_WHAT THIS TASK INVOLVES:_ Copy the full set of lines exactly as given.

───── PROVIDED MATERIAL

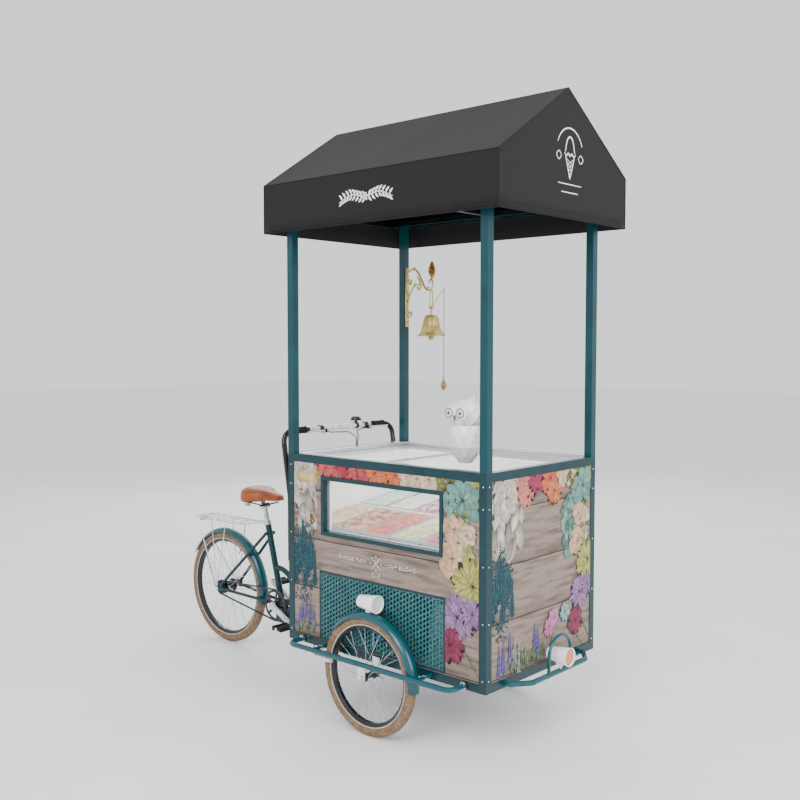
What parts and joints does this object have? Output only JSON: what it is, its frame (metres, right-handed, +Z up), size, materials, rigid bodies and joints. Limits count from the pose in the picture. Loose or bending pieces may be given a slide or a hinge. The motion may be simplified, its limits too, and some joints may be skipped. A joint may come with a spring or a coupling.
{
  "type": "vending cart",
  "caption": "Pedal vending tricycle: a canopied cold-display box on side wheels, steered and driven by a bicycle rear end, with gelato pans, brass bell and slatted grilles.",
  "frame": {"origin": "on the floor under the middle of the whole cart", "axes": "+X towards the front of the box, +Y to the left side, +Z up"},
  "size_m": [2.4836, 0.996, 2.623],
  "materials": {
    "teal_paint": "gloss",
    "fender_paint": "gloss",
    "wood_panel": "printed, satin",
    "door_wood": "satin",
    "floor_sheet": "satin",
    "glass": "clear",
    "tub_lining": "satin",
    "stainless": "brushed",
    "gelato": "soft",
    "machine_black": "satin",
    "fan_plastic": "matt",
    "battery_case": "matt",
    "canopy_cloth": "woven, matt",
    "lamp_white": "gloss",
    "lamp_glass": "clear",
    "bright_steel": "bright",
    "black_metal": "gloss",
    "grip_rubber": "matt",
    "cable_black": "satin",
    "tan_tyre": "matt",
    "hub_grey": "satin",
    "brass": "polished",
    "cord_cotton": "twisted",
    "knob_wood": "varnished",
    "owl_white": "satin",
    "pedal_black": "matt",
    "saddle_leather": "satin",
    "label_brass": "satin"
  },
  "bodies": {
    "cart_box": {"box_frame": "teal_paint", "floor_panel": "floor_sheet", "side_panels": "wood_panel", "end_panels": "wood_panel", "window_frame": "teal_paint", "fixed_glass": "glass", "vent_grilles": "teal_paint", "label_plate": "label_brass", "display_tub": "tub_lining", "pan_deck": "stainless", "gelato_pans": "stainless", "gelato_fills": "gelato", "counter_rim": "stainless", "cooling_unit": "machine_black", "battery": "battery_case", "door_hinges": "stainless", "canopy_frame": "teal_paint", "canopy_cover": "canopy_cloth", "side_rails": "teal_paint", "front_fenders": "fender_paint", "lamp_housings": "lamp_white", "lamp_lenses": "lamp_glass", "bumper_rail": "teal_paint", "front_axles": "bright_steel", "front_calipers": "bright_steel", "handlebar": "black_metal", "grips": "grip_rubber", "handlebar_fittings": "hub_grey", "brake_cables": "cable_black", "steering_head": "hub_grey", "bell_bracket": "brass", "owl_ornament": "owl_white"},
    "front_wheel_right": {"front_tyre_right": "tan_tyre", "front_rim_right": "black_metal", "front_hub_right": "hub_grey"},
    "front_wheel_left": {"front_tyre_left": "tan_tyre", "front_rim_left": "black_metal", "front_hub_left": "hub_grey"},
    "bike": {"bike_frame": "teal_paint", "rear_mudguard": "teal_paint", "rear_rack": "bright_steel", "rear_axle": "hub_grey", "chain": "machine_black"},
    "rear_wheel": {"rear_tyre": "tan_tyre", "rear_rim": "black_metal", "rear_hub": "black_metal"},
    "crank": {"crankset": "black_metal"},
    "pedal_r": {"pedal_right": "pedal_black"},
    "pedal_l": {"pedal_left": "pedal_black"},
    "seat": {"seatpost": "bright_steel", "saddle": "saddle_leather"},
    "lever_r": {"brake_lever_right": "black_metal"},
    "lever_l": {"brake_lever_left": "black_metal"},
    "lid": {"glass_lid": "glass"},
    "door": {"service_door": "door_wood"},
    "fan": {"condenser_fan": "fan_plastic"},
    "bell": {"shop_bell": "brass"},
    "clapper": {"bell_clapper": "brass"},
    "bell_pull": {"pull_cord": "cord_cotton", "pull_knob": "knob_wood"}
  },
  "joints": [
    {"name": "steer", "type": "hinge", "parent": "cart_box", "child": "bike", "pos_m": [0.49775, 0, 0.23], "axis": [0, 0, 1], "range_deg": [-35, 35]},
    {"name": "front_wheel_right_spin", "type": "hinge", "parent": "cart_box", "child": "front_wheel_right", "pos_m": [0.54775, -0.4385, 0.253], "axis": [0, 1, 0], "continuous": true},
    {"name": "front_wheel_left_spin", "type": "hinge", "parent": "cart_box", "child": "front_wheel_left", "pos_m": [0.54775, 0.4385, 0.253], "axis": [0, 1, 0], "continuous": true},
    {"name": "crank_spin", "type": "hinge", "parent": "bike", "child": "crank", "pos_m": [-0.49425, 0, 0.283], "axis": [0, 1, 0], "continuous": true},
    {"name": "rear_wheel_spin", "type": "hinge", "parent": "bike", "child": "rear_wheel", "pos_m": [-0.93825, 0, 0.3035], "axis": [0, 1, 0], "continuous": true},
    {"name": "pedal_right_spin", "type": "hinge", "parent": "crank", "child": "pedal_r", "pos_m": [-0.35169, -0.121, 0.21036], "axis": [0, 1, 0], "continuous": true},
    {"name": "pedal_left_spin", "type": "hinge", "parent": "crank", "child": "pedal_l", "pos_m": [-0.63681, 0.121, 0.35564], "axis": [0, 1, 0], "continuous": true},
    {"name": "seat_height", "type": "slide", "parent": "bike", "child": "seat", "axis": [-0.2588, 0, 0.9659], "range_m": [0, 0.08]},
    {"name": "brake_right", "type": "hinge", "parent": "cart_box", "child": "lever_r", "pos_m": [-0.03425, -0.134, 1.218], "axis": [0, 0, -1], "range_deg": [0, 10], "stiffness_Nm_per_rad": 1.5, "springref_deg": -5.73},
    {"name": "brake_left", "type": "hinge", "parent": "cart_box", "child": "lever_l", "pos_m": [-0.03425, 0.176, 1.218], "axis": [0, 0, 1], "range_deg": [0, 10], "stiffness_Nm_per_rad": 1.5, "springref_deg": -5.73},
    {"name": "lid_slide", "type": "slide", "parent": "cart_box", "child": "lid", "axis": [1, 0, 0], "range_m": [0, 0.43]},
    {"name": "door_swing", "type": "hinge", "parent": "cart_box", "child": "door", "pos_m": [-0.00625, 0.139, 0.515], "axis": [0, 0, -1], "range_deg": [0, 110]},
    {"name": "fan_spin", "type": "hinge", "parent": "cart_box", "child": "fan", "pos_m": [0.55775, -0.172, 0.5], "axis": [0, 1, 0], "continuous": true},
    {"name": "bell_swing", "type": "hinge", "parent": "cart_box", "child": "bell", "pos_m": [0.19775, 0.3735, 1.805], "axis": [0, 1, 0], "range_deg": [-25, 25]},
    {"name": "clapper_swing", "type": "hinge", "parent": "bell", "child": "clapper", "pos_m": [0.19775, 0.3735, 1.75], "axis": [0, 1, 0], "range_deg": [-24, 24]},
    {"name": "pull_swing", "type": "hinge", "parent": "bell", "child": "bell_pull", "pos_m": [0.27775, 0.3735, 1.893], "axis": [0, -1, 0], "range_deg": [-1.5, 40]}
  ],
  "couplings": [
    {"joint": "rear_wheel_spin", "follows": "crank_spin", "ratio": 2.2222}
  ]
}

──────────

_REPLY TO THE TASK:_
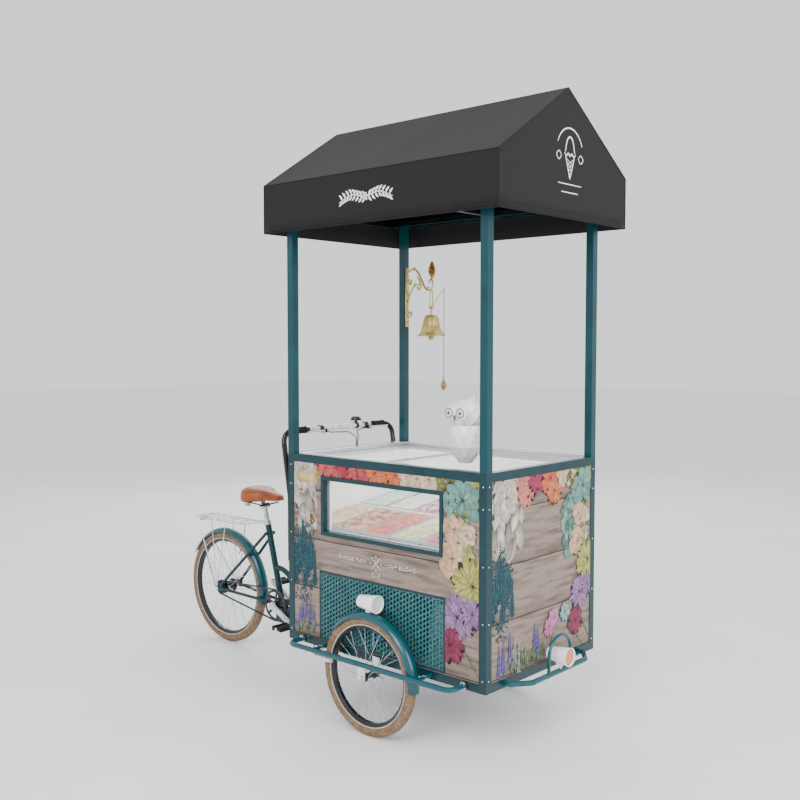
What parts and joints does this object have? Output only JSON: what it is, its frame (metres, right-handed, +Z up), size, materials, rigid bodies and joints. Limits count from the pose in the picture. Loose or bending pieces may be given a slide or a hinge. The motion may be simplified, its limits too, and some joints may be skipped. A joint may come with a spring or a coupling.
{
  "type": "vending cart",
  "caption": "Pedal vending tricycle: a canopied cold-display box on side wheels, steered and driven by a bicycle rear end, with gelato pans, brass bell and slatted grilles.",
  "frame": {"origin": "on the floor under the middle of the whole cart", "axes": "+X towards the front of the box, +Y to the left side, +Z up"},
  "size_m": [2.4836, 0.996, 2.623],
  "materials": {
    "teal_paint": "gloss",
    "fender_paint": "gloss",
    "wood_panel": "printed, satin",
    "door_wood": "satin",
    "floor_sheet": "satin",
    "glass": "clear",
    "tub_lining": "satin",
    "stainless": "brushed",
    "gelato": "soft",
    "machine_black": "satin",
    "fan_plastic": "matt",
    "battery_case": "matt",
    "canopy_cloth": "woven, matt",
    "lamp_white": "gloss",
    "lamp_glass": "clear",
    "bright_steel": "bright",
    "black_metal": "gloss",
    "grip_rubber": "matt",
    "cable_black": "satin",
    "tan_tyre": "matt",
    "hub_grey": "satin",
    "brass": "polished",
    "cord_cotton": "twisted",
    "knob_wood": "varnished",
    "owl_white": "satin",
    "pedal_black": "matt",
    "saddle_leather": "satin",
    "label_brass": "satin"
  },
  "bodies": {
    "cart_box": {"box_frame": "teal_paint", "floor_panel": "floor_sheet", "side_panels": "wood_panel", "end_panels": "wood_panel", "window_frame": "teal_paint", "fixed_glass": "glass", "vent_grilles": "teal_paint", "label_plate": "label_brass", "display_tub": "tub_lining", "pan_deck": "stainless", "gelato_pans": "stainless", "gelato_fills": "gelato", "counter_rim": "stainless", "cooling_unit": "machine_black", "battery": "battery_case", "door_hinges": "stainless", "canopy_frame": "teal_paint", "canopy_cover": "canopy_cloth", "side_rails": "teal_paint", "front_fenders": "fender_paint", "lamp_housings": "lamp_white", "lamp_lenses": "lamp_glass", "bumper_rail": "teal_paint", "front_axles": "bright_steel", "front_calipers": "bright_steel", "handlebar": "black_metal", "grips": "grip_rubber", "handlebar_fittings": "hub_grey", "brake_cables": "cable_black", "steering_head": "hub_grey", "bell_bracket": "brass", "owl_ornament": "owl_white"},
    "front_wheel_right": {"front_tyre_right": "tan_tyre", "front_rim_right": "black_metal", "front_hub_right": "hub_grey"},
    "front_wheel_left": {"front_tyre_left": "tan_tyre", "front_rim_left": "black_metal", "front_hub_left": "hub_grey"},
    "bike": {"bike_frame": "teal_paint", "rear_mudguard": "teal_paint", "rear_rack": "bright_steel", "rear_axle": "hub_grey", "chain": "machine_black"},
    "rear_wheel": {"rear_tyre": "tan_tyre", "rear_rim": "black_metal", "rear_hub": "black_metal"},
    "crank": {"crankset": "black_metal"},
    "pedal_r": {"pedal_right": "pedal_black"},
    "pedal_l": {"pedal_left": "pedal_black"},
    "seat": {"seatpost": "bright_steel", "saddle": "saddle_leather"},
    "lever_r": {"brake_lever_right": "black_metal"},
    "lever_l": {"brake_lever_left": "black_metal"},
    "lid": {"glass_lid": "glass"},
    "door": {"service_door": "door_wood"},
    "fan": {"condenser_fan": "fan_plastic"},
    "bell": {"shop_bell": "brass"},
    "clapper": {"bell_clapper": "brass"},
    "bell_pull": {"pull_cord": "cord_cotton", "pull_knob": "knob_wood"}
  },
  "joints": [
    {"name": "steer", "type": "hinge", "parent": "cart_box", "child": "bike", "pos_m": [0.49775, 0, 0.23], "axis": [0, 0, 1], "range_deg": [-35, 35]},
    {"name": "front_wheel_right_spin", "type": "hinge", "parent": "cart_box", "child": "front_wheel_right", "pos_m": [0.54775, -0.4385, 0.253], "axis": [0, 1, 0], "continuous": true},
    {"name": "front_wheel_left_spin", "type": "hinge", "parent": "cart_box", "child": "front_wheel_left", "pos_m": [0.54775, 0.4385, 0.253], "axis": [0, 1, 0], "continuous": true},
    {"name": "crank_spin", "type": "hinge", "parent": "bike", "child": "crank", "pos_m": [-0.49425, 0, 0.283], "axis": [0, 1, 0], "continuous": true},
    {"name": "rear_wheel_spin", "type": "hinge", "parent": "bike", "child": "rear_wheel", "pos_m": [-0.93825, 0, 0.3035], "axis": [0, 1, 0], "continuous": true},
    {"name": "pedal_right_spin", "type": "hinge", "parent": "crank", "child": "pedal_r", "pos_m": [-0.35169, -0.121, 0.21036], "axis": [0, 1, 0], "continuous": true},
    {"name": "pedal_left_spin", "type": "hinge", "parent": "crank", "child": "pedal_l", "pos_m": [-0.63681, 0.121, 0.35564], "axis": [0, 1, 0], "continuous": true},
    {"name": "seat_height", "type": "slide", "parent": "bike", "child": "seat", "axis": [-0.2588, 0, 0.9659], "range_m": [0, 0.08]},
    {"name": "brake_right", "type": "hinge", "parent": "cart_box", "child": "lever_r", "pos_m": [-0.03425, -0.134, 1.218], "axis": [0, 0, -1], "range_deg": [0, 10], "stiffness_Nm_per_rad": 1.5, "springref_deg": -5.73},
    {"name": "brake_left", "type": "hinge", "parent": "cart_box", "child": "lever_l", "pos_m": [-0.03425, 0.176, 1.218], "axis": [0, 0, 1], "range_deg": [0, 10], "stiffness_Nm_per_rad": 1.5, "springref_deg": -5.73},
    {"name": "lid_slide", "type": "slide", "parent": "cart_box", "child": "lid", "axis": [1, 0, 0], "range_m": [0, 0.43]},
    {"name": "door_swing", "type": "hinge", "parent": "cart_box", "child": "door", "pos_m": [-0.00625, 0.139, 0.515], "axis": [0, 0, -1], "range_deg": [0, 110]},
    {"name": "fan_spin", "type": "hinge", "parent": "cart_box", "child": "fan", "pos_m": [0.55775, -0.172, 0.5], "axis": [0, 1, 0], "continuous": true},
    {"name": "bell_swing", "type": "hinge", "parent": "cart_box", "child": "bell", "pos_m": [0.19775, 0.3735, 1.805], "axis": [0, 1, 0], "range_deg": [-25, 25]},
    {"name": "clapper_swing", "type": "hinge", "parent": "bell", "child": "clapper", "pos_m": [0.19775, 0.3735, 1.75], "axis": [0, 1, 0], "range_deg": [-24, 24]},
    {"name": "pull_swing", "type": "hinge", "parent": "bell", "child": "bell_pull", "pos_m": [0.27775, 0.3735, 1.893], "axis": [0, -1, 0], "range_deg": [-1.5, 40]}
  ],
  "couplings": [
    {"joint": "rear_wheel_spin", "follows": "crank_spin", "ratio": 2.2222}
  ]
}